Pemerintah tampaknya lupa bahwa program raskin tak sekadar menolong
orang miskin, tapi juga mempunyai fungsi penting, yakni menstabilkan
harga beras. Selama ini harga beras bisa stabil karena pemerintah setiap
bulan menggelontorkan beras untuk 15,5 juta rumah tangga miskin
sebanyak 15 kg per rumah tangga atau sekitar 230 ribu ton per bulan
dengan harga sangat murah: Rp 1.600 per kilogram. Kuantitas beras yang
sedemikian besar dengan harga yang sangat murah sangat membantu
menciptakan kestabilan harga beras.
Mismanagement logistik dalam empat bulan terakhir inilah yang kemudian
dimanfaatkan oleh para pedagang besar. Dan peluang itu ada karena
struktur pasar beras bersifat oligopoli. Ada segelintir pedagang besar
yang menguasai suplai beras nasional berhadapan dengan ratusan juta
konsumen beras. Kondisi yang demikian menciptakan pedagang-pedagang itu
mempunyai power di pasar. Mereka bisa menjadi price maker (penentu
harga). Artinya, kenaikan harga beras anomali yang terjadi saat ini
karena para pedagang besar beras memanfaatkan kelalaian pemerintah
melakukan stabilisasi harga beras rutin melalui program raskin dalam
empat bulan terakhir.
Hal tersebut dibenarkan oleh Komisioner Komisi Pengawas Persaingan Usaha (KPPU), Syarkawi Rauf yang menyebut pemerintahan Jokowi - JK memiliki andil dalam masalah kenaikan
harga beras yang diduga terjadi akibat adanya ulah kartel.
Menurut Syarkawi, agenda penggantian beras miskin alias raskin dengan
e-money berpengaruh pada tindakan para pelaku usaha. Dia menduga jika
memang benar ada sejumlah oknum yang bersekongkol dalam memainkan stok
dan harga beras, hal tersebut terjadi akibat tindakan pemerintah yang
dianggap tidak tepat dalam rencana penghapusan raskin.
"Jalur suplai kita masih oligopolistis. Pada beberapa rantai distribusi,
khususnya penggilingan beras dan pedagang besar masih dikuasai oleh
segelintir orang.

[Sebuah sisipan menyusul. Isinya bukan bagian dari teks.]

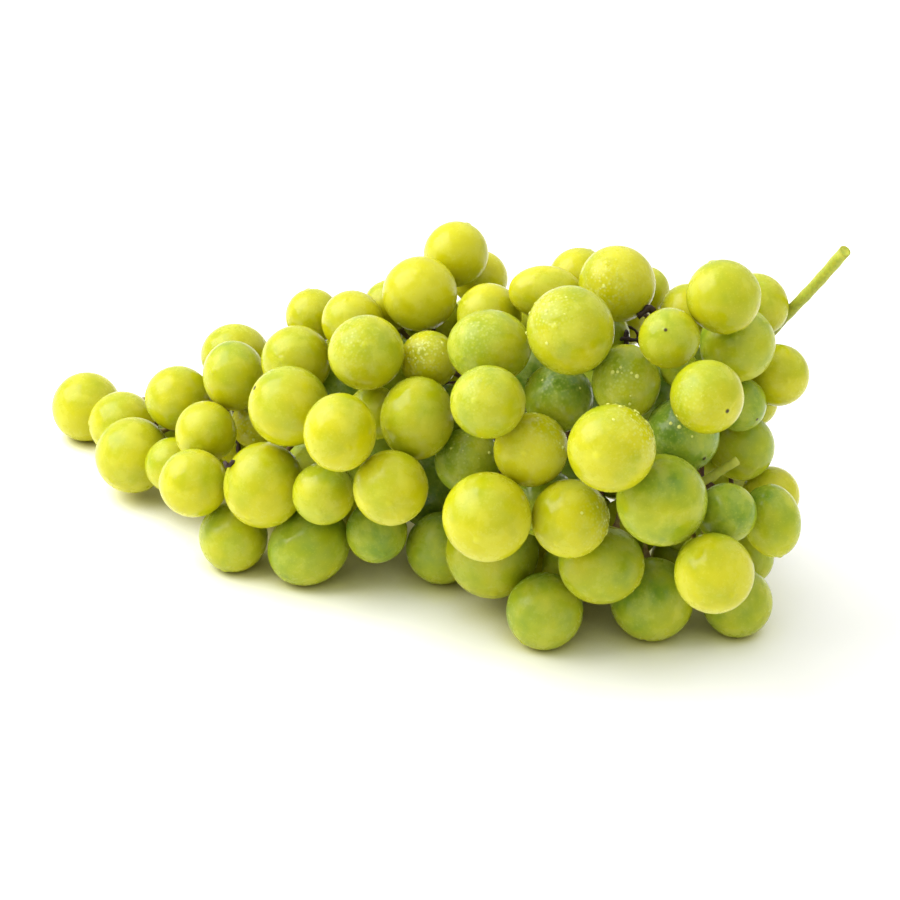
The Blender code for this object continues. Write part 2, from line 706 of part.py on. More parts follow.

Sehingga agenda pergantian raskin dengan e-money
sangat berpengaruh pada tindakan para pelaku usaha," ucap Syarkawi
seperti dilansir dari Antara, Minggu (1/3).
Syarkawi menyebut dengan kecilnya jumlah pengusaha penggilingan dan
pedagang besar, mereka bisa dengan bebas memainkan pasokan dan harga
jual beras di pasar.
Akibatnya Bulog yang berperan sebagai stabilisator harga beras menjadi
tidak berjalan. Peran tersebut justru berpindah ke pemilik penggilingan
beras dan para pedagang besar.
"Kalau masalah ada kartel atau tidak, hingga saat ini kami belum melihat adanya indikator tersebut," tutupnya.